India’s initiatives during its G20 presidency included adding countries of the Global South to the summit conversation and inviting the African Union to the bloc.

“If the Delhi summit had been allowed to collapse on account of lack of consensus on Ukraine, the G20 as a forum could have suffered from irreversible damage at the expense of groups like the BRICS, which had expanded,” Kumar, referring to the economic grouping of Brazil, Russia, India, China and South Africa.

‘Bridging a fractured world’

Analysts say India is trying to position itself against growing Chinese influence by building ties both with the Global South and Western countries.

“India’s principal contradiction today is with China,” C. Raja Mohan, senior fellow at Asia Society Policy Institute, told DW. “Russia is a legacy problem that needs to be managed. India’s balancing act is about creating a new Asian security order. Russia is of little help for India in that regard.”

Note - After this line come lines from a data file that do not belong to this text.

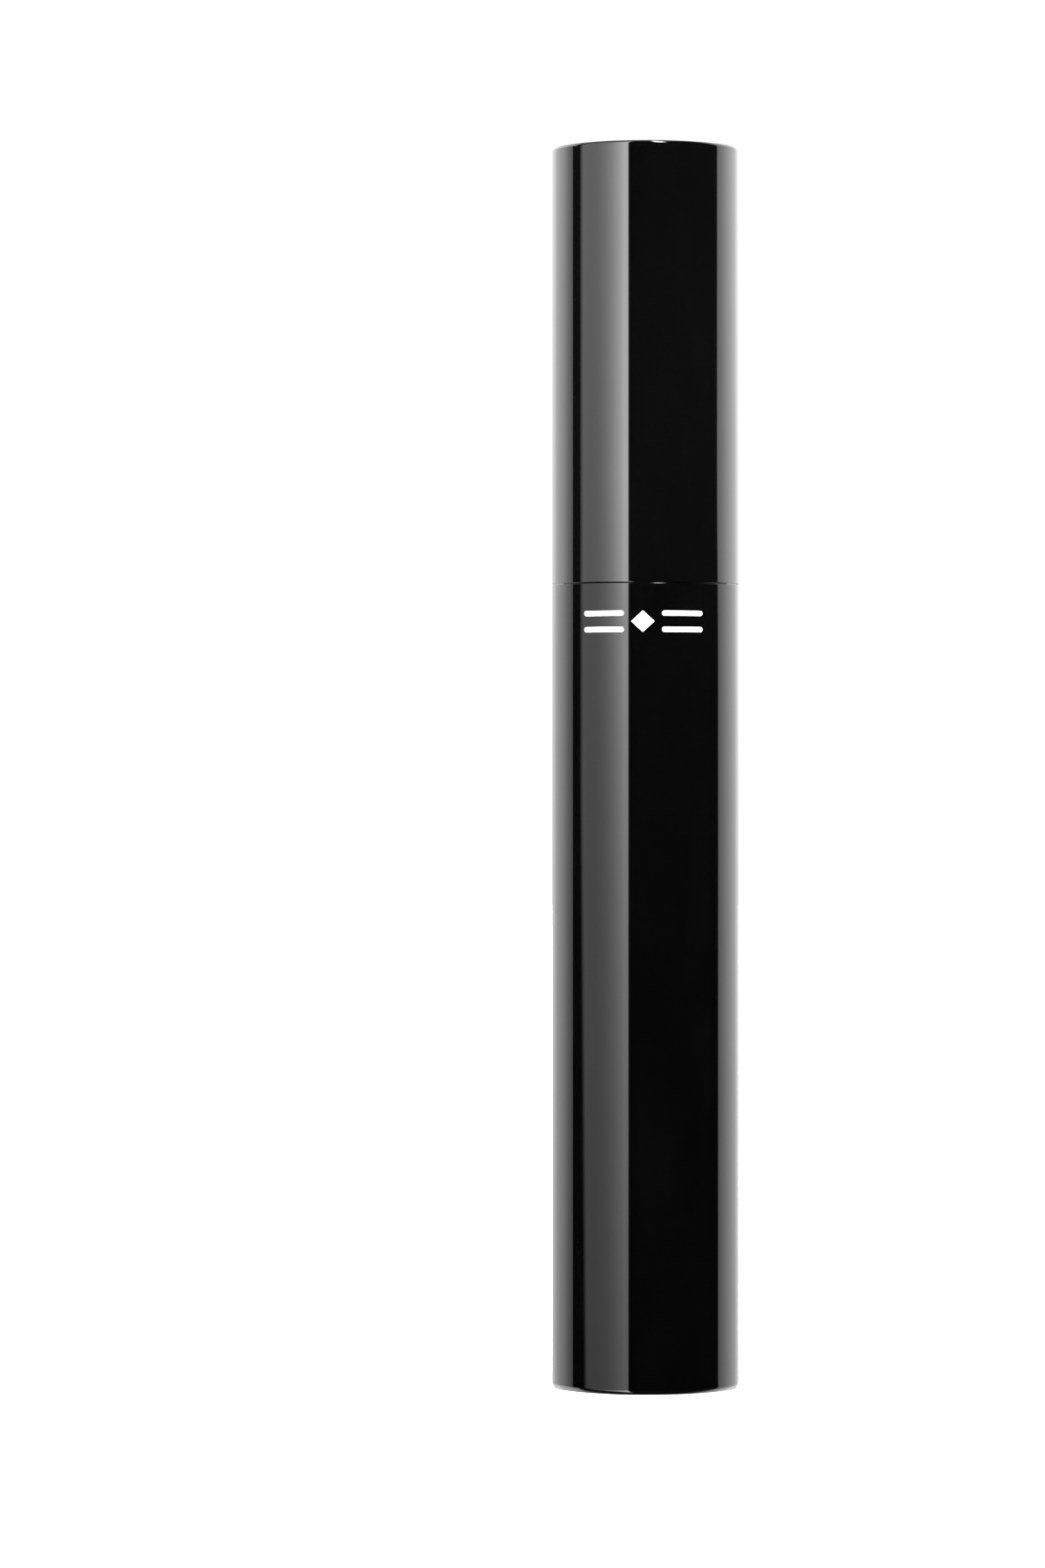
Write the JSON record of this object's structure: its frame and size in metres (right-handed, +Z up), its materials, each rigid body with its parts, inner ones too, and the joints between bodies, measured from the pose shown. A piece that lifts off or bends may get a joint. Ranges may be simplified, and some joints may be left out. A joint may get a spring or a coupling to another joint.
{
  "type": "mascara tube",
  "caption": "Slim round gloss black mascara with a screw cap that draws out on a tapered rod with a moulded spiky brush, through a soft wiper in the threaded neck.",
  "frame": {"origin": "centre of the flat base that the closed tube stands on", "axes": "+Z up the tube's axis, from the bottle to the cap's closed end; +X and +Y across it"},
  "size_m": [0.0196, 0.0196, 0.13],
  "materials": {
    "black_lacquer": "high gloss black lacquer",
    "label_film": "blank satin film sticker",
    "vial_plastic": "moulded gloss black",
    "wiper_elastomer": "soft satin black",
    "formula": "wet black cream",
    "washer_foam": "soft white washer",
    "insert_plastic": "moulded satin black",
    "steel": "turned steel",
    "rod_plastic": "moulded gloss black",
    "bristle_elastomer": "moulded soft black"
  },
  "bodies": {
    "bottle": {"outer_sleeve": "black_lacquer", "base_label": "label_film", "vial": "vial_plastic", "shoulder_ring": "vial_plastic", "wiper": "wiper_elastomer", "formula_bulk": "formula"},
    "seal": {"seal_ring": "washer_foam"},
    "cap": {"cap_shell": "black_lacquer", "inner_cap": "insert_plastic", "cap_weight": "steel", "rod": "rod_plastic", "brush_core": "rod_plastic", "brush_bristles": "bristle_elastomer", "formula_coat": "formula"}
  },
  "joints": [
    {"name": "cap_lift", "type": "slide", "parent": "bottle", "child": "seal", "axis": [0, 0, 1], "range_m": [0, 0.092], "deforming": ["wiper"]},
    {"name": "cap_turn", "type": "hinge", "parent": "seal", "child": "cap", "pos_m": [0, 0, 0.08424], "axis": [0, 0, 1], "range_deg": [0, 972]}
  ]
}
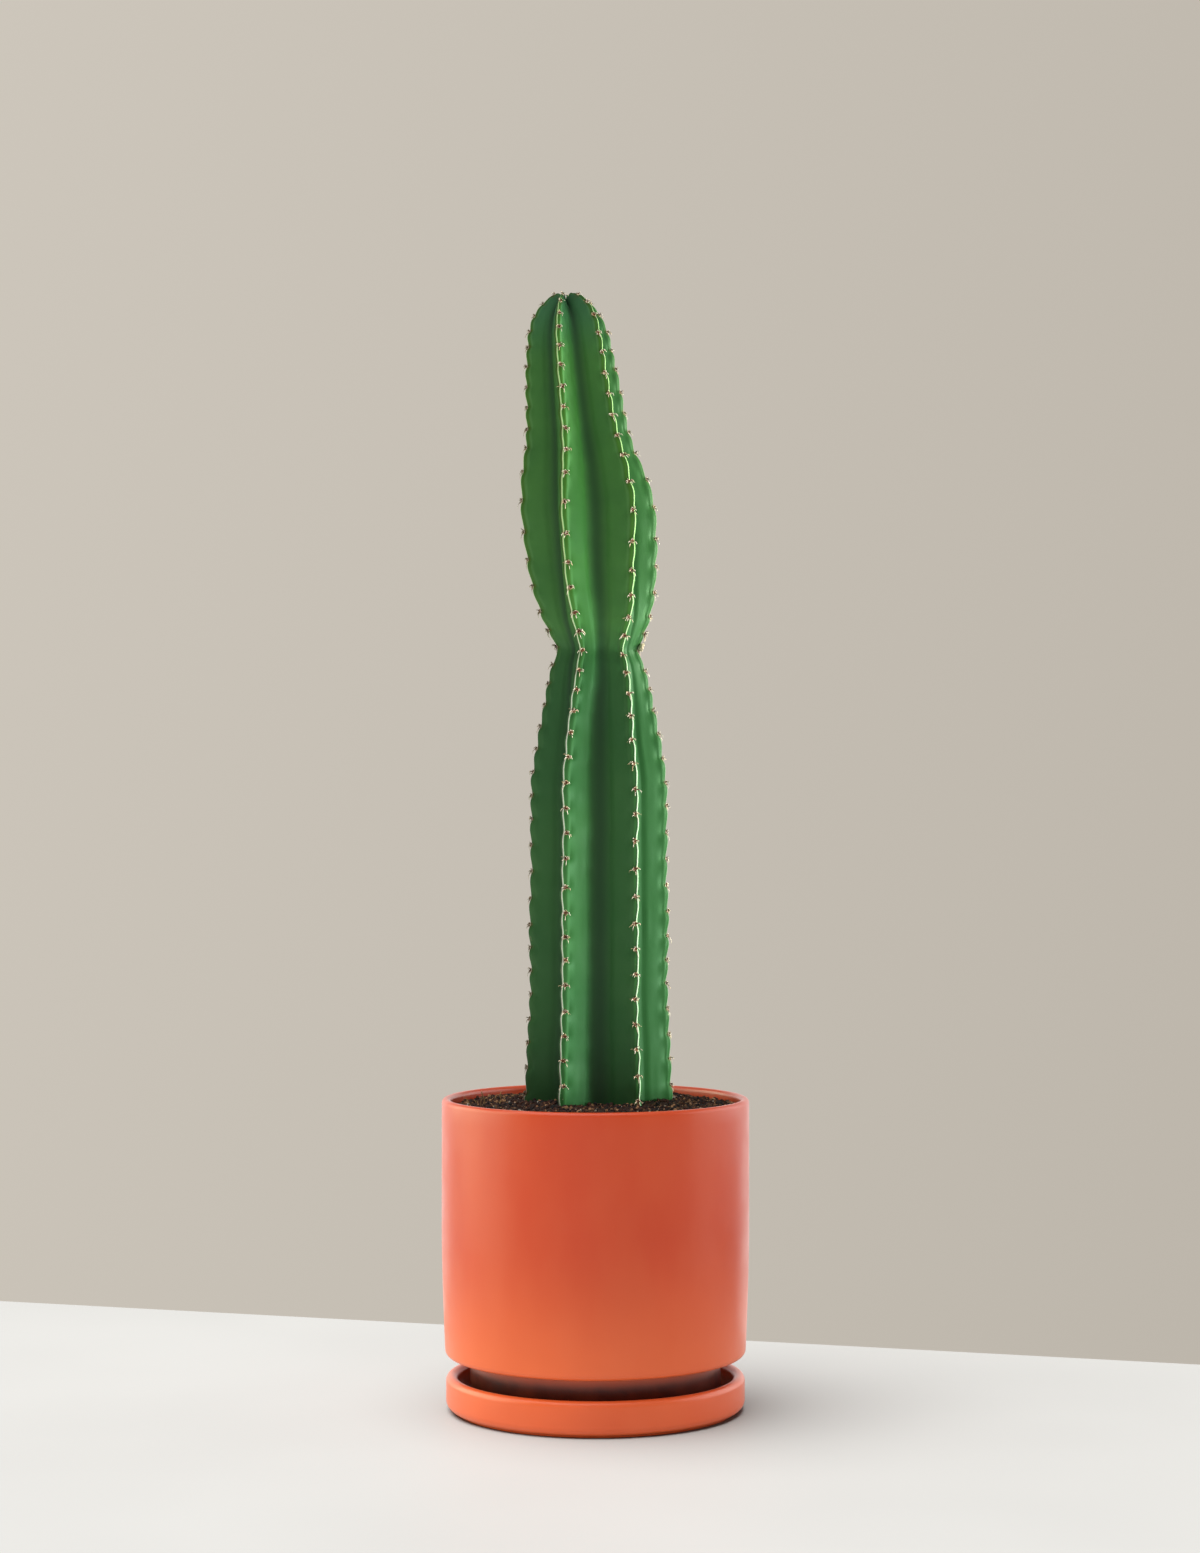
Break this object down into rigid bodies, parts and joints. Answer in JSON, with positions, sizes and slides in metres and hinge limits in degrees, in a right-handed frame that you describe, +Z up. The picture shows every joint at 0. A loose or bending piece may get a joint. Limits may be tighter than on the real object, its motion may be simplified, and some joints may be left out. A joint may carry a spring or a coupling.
{
  "type": "potted tall cactus",
  "caption": "Tall columnar cactus with deep spiny ribs and a narrow waist, planted in dark soil in a straight coral cylinder pot that stands on a matching round saucer.",
  "frame": {"origin": "on the pot's axis, at the height of the surface that the saucer stands on", "axes": "+Z up along the pot's axis, -Y the side that faces the viewer, +X the viewer's right"},
  "size_m": [0.204, 0.204, 0.742],
  "materials": {
    "cactus": "satin",
    "soil": "matte",
    "pot": "satin",
    "saucer": "satin"
  },
  "bodies": {
    "root": {"cactus_stem": "cactus", "potting_soil": "soil", "pot": "pot", "saucer": "saucer"}
  },
  "joints": []
}
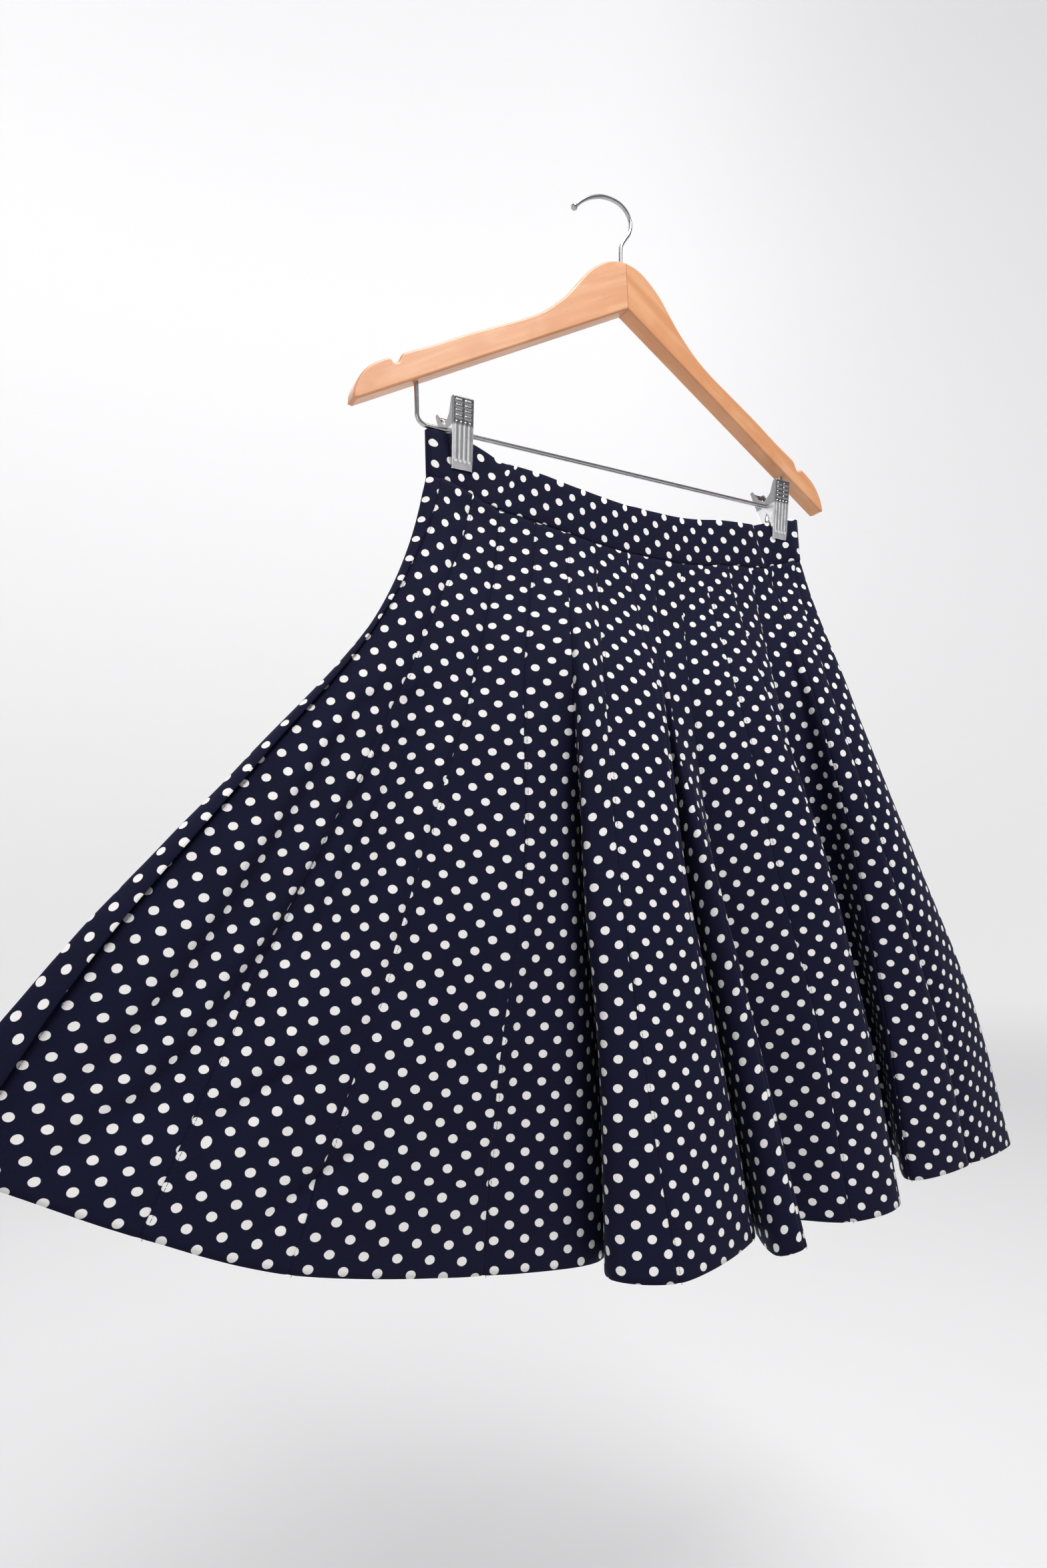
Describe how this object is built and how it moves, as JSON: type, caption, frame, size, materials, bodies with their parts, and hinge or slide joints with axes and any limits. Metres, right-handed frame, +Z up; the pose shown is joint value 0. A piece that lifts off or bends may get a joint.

The G20 forum also weakened China’s claim of representing the Global South, especially in the announcement of the India-Middle East-Europe Economic Corridor, which rivals China’s Belt and Road Initiative.

“For India, the West is the most important trading partner, the dominant source of capital and technology, and the major destination for the Indian diaspora,” Mohan said. “Cooperation with the G7 is also critical for India to effectively deal with the increasing challenges from China.”

Gurjit Singh, a former Indian ambassador to Germany, told DW that India is playing “a role of bridging a fractured world.”

“The lead India has taken to be lead interlocutor between the Global South and G7 is visible,” Singh said. “What is important to note is the ability to connect the West to Russia is there and used quietly, not in public.”